If it were true, all would be well. It would be fine if freedom were as easy as this, that man was naturally free. But it is not true. Freedom is the product, not of the instincts, but of social relations themselves. Freedom is secreted in the relation of man to man. This demand of bourgeois culture was in fact unrealisable. Man cannot strip himself of his social relations and remain man. But he can shut his eyes to these social relations. He can disguise them as relations to commodities, to the impersonal market, to cash, to capital, and his relations then seem to have become possessive. He owns the commodities, the cash and the capital. All his social relations appear to have become relations to a thing, and because man is superior to a thing, he is now free, he is dominating. But this is an illusion. By shutting his eyes to all the relations between men that constitute society, and are its real stuiff and substance, man has enslaved himself to forces whose control is now beyond him, because he does not acknowledge their existence. He is at the mercy of the market, the movement of capital, and the slump and boom. He is deluded by himself. This is shown by the remorseless test of events.

This bourgeois freedom of each man struggling for his free desires and his own profit, so far from making us free, has long delivered us over, bound to chance. Blind Fate, in the shapes of war, unemployment, slumps, despair and neurosis, attacks the free bourgeois and his free followers. His struggles put him into the power of finance capital, trustify him, or, if he is a free labourer, he is herded into the mass-production factory. So far from being free, he is whirled like a leaf on the gales of social change. And all this anarchy, and impotence, and muddled dissension is reflected in his culture.
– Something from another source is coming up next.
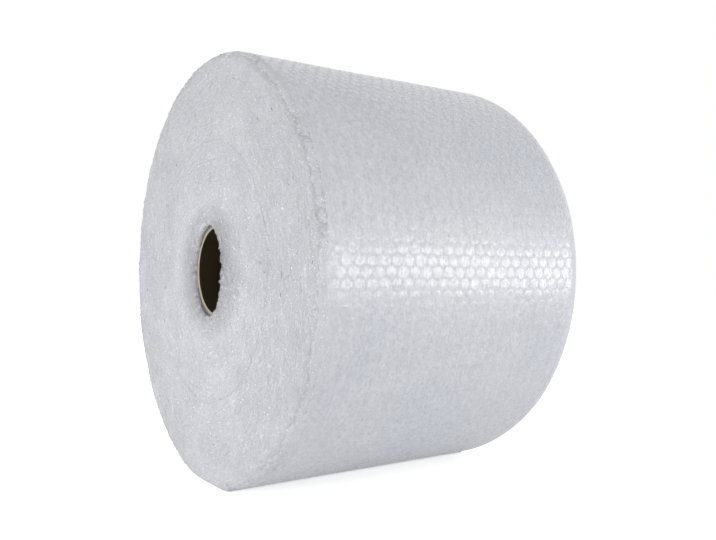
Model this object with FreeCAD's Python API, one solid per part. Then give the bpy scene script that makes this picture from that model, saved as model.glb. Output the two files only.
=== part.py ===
# Bubble wrap roll: air-bubble film wound on a kraft cardboard core, lying on its side.
# The origin is the middle of the core's bore, +Y runs along the bore and +Z is up.
# Angles go round from the underside towards +X. All turns of film are one solid. Its outer
# layer carries the bubbles, its two ends carry the spiral of cut film edges, and it rests on
# the small flat it has sunk to.
import FreeCAD, Part
import math
import os

os.makedirs("parts", exist_ok=True)

V = FreeCAD.Vector

# Film, in millimetres
web_width = 300.0            # across the film, from one cut edge to the other
roll_diameter = 410.0        # over the outermost turn, at the loose end
turn_thickness = 4.0         # one turn as wound, flat film and bubbles together
flat_depth = 6.0             # how far the roll has sunk under its own weight
front_corner_radius = 9.0    # wound edge at the front end
back_corner_radius = 29.0    # softer wound edge at the back end
slide_right = 6.0            # how far the turns next to the core have slid forward at +X
slide_left = -3.0            # and at -X, where they lie behind the rest
slide_reach = 48.0           # distance from the bore at which that slide dies away
tail_angle = 12.0            # degrees round from the underside to the loose end

# Bubbles of the outer layer, in a triangular lattice
bubble_pitch = 16.0          # from bubble to bubble
bubble_rise = 1.1            # height of a bubble over the seams round it

# Spiral of cut film edges on each end
ridge_pitch = 8.0            # each ridge stands for two turns
groove_depth = 1.2
ridge_segments = 28          # straight lengths in one turn of a ridge
edge_margin = 2.5            # plain band left at the rim and at the bore
bore_segments = 36

# Core
core_bore = 82.0
core_wall = 4.0
core_setback = 9.0           # each end of the core lies this far inside the film's edge
core_clearance = 0.2

# Sizes that follow from those above
roll_radius = roll_diameter / 2
flat_height = roll_radius - flat_depth
core_outer_radius = core_bore / 2 + core_wall
core_length = web_width - 2 * core_setback
film_bore_radius = (core_outer_radius + core_clearance) / math.cos(math.pi / bore_segments)
front_end = -web_width / 2
back_end = web_width / 2
front_corner_length = front_corner_radius * math.pi / 2
back_corner_length = back_corner_radius * math.pi / 2
straight_length = web_width - front_corner_radius - back_corner_radius
skin_length = front_corner_length + straight_length + back_corner_length
skin_steps = 2 * round(skin_length / bubble_pitch)
rows = 2 * round(math.pi * roll_diameter / (math.sqrt(3) * bubble_pitch))

points = []
facets = []
sunk_points = set()


def angle_at(turn):
    """Angle at a number of turns along the web from its loose end, which it leaves towards -X."""
    return math.radians(tail_angle) - 2 * math.pi * turn


def add_point(turn, radius, station):
    """A point at a number of turns from the loose end, a radius and a place along Y."""
    angle = angle_at(turn)
    points.append(V(radius * math.sin(angle), station, -radius * math.cos(angle)))
    return len(points) - 1


def skin_section(distance):
    """Inset, place along Y and outward direction at a distance over the outer layer."""
    if distance < front_corner_length:
        swing = distance / front_corner_radius
        inset = front_corner_radius * (1 - math.sin(swing))
        station = front_end + front_corner_radius * (1 - math.cos(swing))
        return inset, station, math.sin(swing), -math.cos(swing)
    distance -= front_corner_length
    if distance < straight_length:
        return 0.0, front_end + front_corner_radius + distance, 1.0, 0.0
    swing = (distance - straight_length) / back_corner_radius
    inset = back_corner_radius * (1 - math.cos(swing))
    station = back_end - back_corner_radius * (1 - math.sin(swing))
    return inset, station, math.cos(swing), math.sin(swing)


def slide_at(turn, radius):
    """Forward slide of the film, largest at the bore."""
    right_share = (1 + math.sin(angle_at(turn))) / 2
    slide = slide_left + (slide_right - slide_left) * right_share
    reach_share = 1 - (radius - film_bore_radius) / slide_reach
    return slide * max(0.0, reach_share) ** 2


def skin_ring(step):
    """One ring of the outer layer: bubbles at every second row, seams pressed in between."""
    inset, station, out, along = skin_section(skin_length * step / skin_steps)
    ring = []
    for row in range(rows + 1):
        turn = row / rows
        radius = roll_radius - inset - turn_thickness * turn
        height = radius * math.cos(angle_at(turn))
        sunk = height > flat_height
        cut_edge = step in (0, skin_steps) or row in (0, rows)
        bubble = (row + step) % 2 == 0
        press = 0.0 if sunk or cut_edge or bubble else bubble_rise
        index = add_point(turn, radius - press * out, station - press * along)
        points[index].z = max(points[index].z, -flat_height)
        if sunk:
            sunk_points.add(index)
        ring.append((turn, index))
    return ring


def bore_ring(end):
    """The mouth of the film's bore at one end."""
    ring = []
    for number in range(bore_segments):
        turn = (number + 0.5) / bore_segments
        station = end - slide_at(turn, film_bore_radius)
        ring.append((turn, add_point(turn, film_bore_radius, station)))
    return ring


def join_rings(first, second, step=0):
    """Facets between two like rings, folded along the seams so that bubbles stand alone."""
    for number in range(len(first)):
        after = (number + 1) % len(first)
        a, b = first[number][1], first[after][1]
        d, c = second[number][1], second[after][1]
        if (number + step) % 2 == 0:
            facets.extend([(a, b, d), (b, c, d)])
        else:
            facets.extend([(a, b, c), (a, c, d)])


def join_lines(first, second):
    """Facets between two like open lines."""
    for number in range(len(first) - 1):
        a, b = first[number][1], first[number + 1][1]
        d, c = second[number][1], second[number + 1][1]
        facets.extend([(a, b, d), (b, c, d)])


def zip_rings(first, second):
    """Facets between two closed rings whose points stand at different angles."""
    laps = [(turn + lap, point) for lap in (-1, 0, 1) for turn, point in second]
    start = max(number for number, item in enumerate(laps) if item[0] <= first[0][0])
    near = first + [(first[0][0] + 1, first[0][1])]
    far = laps[start:start + len(second)]
    far.append((far[0][0] + 1, far[0][1]))
    i = 0
    j = 0
    while i + j < len(first) + len(second):
        near_next = near[i + 1][0] if i < len(first) else math.inf
        far_next = far[j + 1][0] if j < len(second) else math.inf
        if near_next <= far_next:
            facets.append((near[i][1], near[i + 1][1], far[j][1]))
            i += 1
        else:
            facets.append((near[i][1], far[j + 1][1], far[j][1]))
            j += 1


def spiral_lines(end, corner_radius, inward):
    """Ridge and groove of the cut edges, wound inwards from the rim of one end."""
    start_radius = roll_radius - corner_radius - turn_thickness - edge_margin
    room = start_radius - film_bore_radius - edge_margin - ridge_pitch / 2
    count = int(room / ridge_pitch) * ridge_segments
    ridge = []
    groove = []
    for number in range(count + 1):
        turn = (number + 0.4) / ridge_segments
        radius = start_radius - ridge_pitch * number / ridge_segments
        ridge.append((turn, add_point(turn, radius, end - slide_at(turn, radius))))
        radius -= ridge_pitch / 2
        station = end - slide_at(turn, radius) + inward * groove_depth
        groove.append((turn, add_point(turn, radius, station)))
    return ridge, groove


def loops_of(ridge, groove):
    """The closed outer and inner boundary of one end's spiral."""
    lap = ridge_segments
    outer = ridge[:lap + 1] + [(ridge[lap][0], groove[0][1])]
    shift = groove[-lap - 1][0] - groove[0][0]
    inner = groove[-lap - 1:] + [(groove[-1][0], ridge[-1][1])]
    return outer, [(turn - shift, point) for turn, point in inner]


def front_face(rim):
    """The front end from the bore out to the rim; returns the bore's ring."""
    bore = bore_ring(front_end)
    ridge, groove = spiral_lines(front_end, front_corner_radius, 1)
    outer, inner = loops_of(ridge, groove)
    zip_rings(bore, inner)
    join_lines(groove, ridge)
    join_lines(ridge[ridge_segments:], groove[:-ridge_segments])
    zip_rings(outer, rim)
    return bore


def back_face(rim):
    """The back end from the rim in to the bore; returns the bore's ring."""
    bore = bore_ring(back_end)
    ridge, groove = spiral_lines(back_end, back_corner_radius, -1)
    outer, inner = loops_of(ridge, groove)
    zip_rings(rim, outer)
    join_lines(ridge, groove)
    join_lines(groove[:-ridge_segments], ridge[ridge_segments:])
    zip_rings(inner, bore)
    return bore


def resting_flat(flat_facets):
    """One face for the flat that the roll rests on, from the rim of its facets."""
    edges = {}
    for facet in flat_facets:
        for number in range(3):
            edges[(facet[number], facet[(number + 1) % 3])] = True
    following = {a: b for a, b in edges if (b, a) not in edges}
    corner = next(iter(following))
    outline = [corner]
    while following[outline[-1]] != corner:
        outline.append(following[outline[-1]])
    outline.append(corner)
    return Part.Face(Part.makePolygon([points[index] for index in outline]))


def make_film_roll():
    """All turns of the film, as one solid closed skin."""
    rings = [skin_ring(step) for step in range(skin_steps + 1)]
    front_bore = front_face(rings[0])
    for step in range(skin_steps):
        join_rings(rings[step], rings[step + 1], step)
    back_bore = back_face(rings[-1])
    join_rings(back_bore, front_bore)
    flat_facets = [facet for facet in facets if sunk_points.issuperset(facet)]
    flat = set(flat_facets)
    corners = [(point.x, point.y, point.z) for point in points]
    skin = Part.Shape()
    skin.makeShapeFromMesh((corners, [facet for facet in facets if facet not in flat]), 0.001, False)
    return Part.Solid(Part.Shell(skin.Faces + [resting_flat(flat_facets)]))


def make_core_tube():
    """Kraft cardboard tube that the film is wound on."""
    start = V(0, -core_length / 2, 0)
    along = V(0, 1, 0)
    tube = Part.makeCylinder(core_outer_radius, core_length, start, along)
    return tube.cut(Part.makeCylinder(core_bore / 2, core_length, start, along))


make_film_roll().exportStep("parts/film_roll.step")
make_core_tube().exportStep("parts/core_tube.step")
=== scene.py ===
import math

import bpy
import numpy as np
from mathutils import Matrix, Vector


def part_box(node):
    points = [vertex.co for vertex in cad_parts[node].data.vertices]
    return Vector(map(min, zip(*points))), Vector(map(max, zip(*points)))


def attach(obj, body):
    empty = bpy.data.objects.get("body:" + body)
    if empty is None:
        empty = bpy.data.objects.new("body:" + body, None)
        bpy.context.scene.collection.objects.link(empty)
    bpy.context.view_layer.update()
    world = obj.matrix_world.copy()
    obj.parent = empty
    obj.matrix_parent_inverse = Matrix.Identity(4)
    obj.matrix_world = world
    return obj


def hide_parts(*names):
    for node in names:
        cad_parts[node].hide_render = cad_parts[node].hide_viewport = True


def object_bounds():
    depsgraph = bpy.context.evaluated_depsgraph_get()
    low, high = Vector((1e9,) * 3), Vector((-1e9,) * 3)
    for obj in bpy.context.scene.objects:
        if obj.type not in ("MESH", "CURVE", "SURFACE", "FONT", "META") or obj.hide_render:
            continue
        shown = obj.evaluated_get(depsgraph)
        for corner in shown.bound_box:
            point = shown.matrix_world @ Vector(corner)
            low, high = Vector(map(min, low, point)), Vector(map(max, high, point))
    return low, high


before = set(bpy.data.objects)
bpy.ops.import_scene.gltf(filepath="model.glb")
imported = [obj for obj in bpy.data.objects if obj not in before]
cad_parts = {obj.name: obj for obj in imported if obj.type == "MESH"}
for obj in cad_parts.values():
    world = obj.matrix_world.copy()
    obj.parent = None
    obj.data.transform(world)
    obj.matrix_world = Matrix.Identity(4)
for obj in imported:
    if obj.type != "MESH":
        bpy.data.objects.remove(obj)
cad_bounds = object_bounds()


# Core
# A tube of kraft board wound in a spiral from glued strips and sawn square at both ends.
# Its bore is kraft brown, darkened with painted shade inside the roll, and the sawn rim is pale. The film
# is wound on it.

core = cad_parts["core_tube"]
core_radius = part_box("core_tube")[1][0]
core_strip_width = 0.105            # along the tube, from one glued seam to the next
core_seam_share = 0.02              # of a strip's width
# The bore's kraft colours are darkened with painted shade for the shadow inside the roll.
bore_kraft_and_painted_shade = (0.043, 0.029, 0.011, 1)
bore_fibre_and_painted_shade = (0.026, 0.018, 0.007, 1)
core_rim_colour = (0.46, 0.42, 0.34, 1)
board_relief = 0.0004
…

Productive forces have outgrown the free bourgeois, and mercilessly crush him and his illusions.

Can such a simple error, if it be an error, infect the cool realms of physics, the remote spheres of art, and the inner world of psychology? Can it distort philosophy and hold back the hero from success? How can it appear everywhere in ideology, always as the distorting factor, without being observed as such? But it is just because it appears everywhere in his ideology, like the Fitzgerald contraction, in measurements of ether velocity, that it cannot be observed by the bourgeois, any more than. the physicist can observe the earth’s speed through the ether.

These ‘Studies in a Dying Culture’ are varied though their subjects may be united by the one theme. This theme is the lie at the heart of contemporary culture, the lie which is killing it and deeper still is found the truth which is the complement to this lie, the truth which will transform and revitalise culture.